= John Rudd (preacher) =

English clergyman (1568–1640)

John Rudd (1568 – 13 July 1640) was an English clergyman who served as Vicar of Shephall, Hertfordshire, from the late sixteenth century until his death. Early in his career he became involved in a celebrated dispute at the University of Cambridge after preaching views regarded as sympathetic to Puritanism, bringing him into conflict with the Vice-Chancellor, John Jegon, and Archbishop John Whitgift. He later became known as a preacher, scholar and benefactor, whose will established charitable endowments in Hertfordshire and County Durham.

==Early life and education==

The circumstances of Rudd's birth are uncertain. William Urwick stated that he was born in 1568 and educated at Christ's College, Cambridge. However, the entry in Alumni Cantabrigienses identifies a John Rudd who later became Vicar of Shephall as the son of William Rudd of Norfolk. He entered Gonville and Caius College, Cambridge, in 1583 before migrating to St John's College and subsequently Christ's College, graduating BA in 1587–88 and proceeding MA in 1591.

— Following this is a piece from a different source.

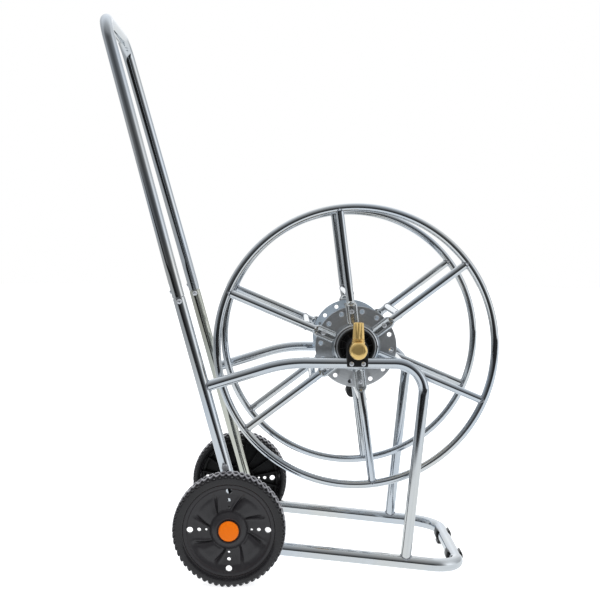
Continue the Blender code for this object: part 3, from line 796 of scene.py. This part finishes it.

Evidence from Rudd's will has led some historians to suggest that he may instead have been the son of the Revd John Rudd, prebendary of Durham Cathedral and former chaplain to Edward VI, although this identification remains uncertain.

==Cambridge controversy==

During the 1590s Rudd served as lecturer at Great St Mary's Church, Cambridge. On 30 January 1596 he preached a sermon criticising the quality of preaching within the Church of England, arguing that many sermons relied excessively on human learning rather than the guidance of the Holy Spirit. His remarks were interpreted by university authorities as an attack upon the universities and the educated ministry.

The Vice-Chancellor, John Jegon, summoned Rudd before the heads of houses. Although he initially promised to retract the disputed propositions, he instead defended them in writing. Jegon referred the matter to Archbishop John Whitgift, before whom Rudd appeared in the Court of High Commission. Facing suspension from preaching, he eventually acknowledged his "oversight" and, on returning to Cambridge, delivered a public recantation in Great St Mary's Church.

William Urwick regarded the affair as an important episode in the early history of English Puritanism. Although Rudd's views were clearly influenced by the evangelical theology associated with Cambridge figures such as William Perkins, his subsequent career remained firmly within the established Church of England.

==Vicar of Shephall==

Soon after the Cambridge controversy, Rudd was instituted as Vicar of Shephall, Hertfordshire, a benefice he held for approximately forty-five years until his death in 1640. According to the diocesan visitation of 1603, he preached twice every Sunday and devoted the afternoon service to catechising members of his parish.

Rudd acquired a reputation as a conscientious pastor and scholar. An inventory of his library compiled after his death records works by leading Protestant theologians, including William Perkins and Joseph Hall, together with patristic and classical authors, reflecting both Reformed theology and conventional Anglican scholarship.

==Will and benefactions==

Rudd made his will on 22 February 1638/39. Having never married and possessing considerable personal wealth, he distributed substantial sums among relatives, servants, parishioners and charitable causes.

His principal benefactions included:

- an endowment to provide bread annually for the poor of six parishes in County Durham;
- scholarships at Christ's College, Cambridge, with preference given to descendants of his family, sons of officials of Durham Cathedral, and pupils from Stevenage, Hertford and St Albans grammar schools;
- gifts of books and money to neighbouring clergy;
- charitable bequests to the poor of Shephall and surrounding parishes.

His will also provides valuable evidence for his extensive family connections, education, religious outlook and social network.

==Death and memorial==

Rudd died at Shephall on 13 July 1640, aged 72, and was buried in the chancel of St Mary's Church, where a monument was erected in his memory. Venn recorded the opening lines of its monumental inscription:

Son of Thunder, Son of the Dove.

Full of Hot Zeal, full of True Love.

In preaching Truth, in living right,

A burning Lamp, a shining Light.

The monument survives in St Mary's Church, although later restoration has altered some of its original decorative details.

==Sources==

- Spicer, C. M. Tyme out of Mind: A History of Shephall. Stevenage, 1984.
- Urwick, William. Memorials of Nonconformity in Hertfordshire. London: Jackson, Walford and Hodder, 1884.
- Venn, J. A.; Venn, J. (eds.). Alumni Cantabrigienses. Part I, vol. III. Cambridge: Cambridge University Press, 1924.
- White, Geoffrey. "John Rudd and his Will." Stevenage Museum. 16 September 2024.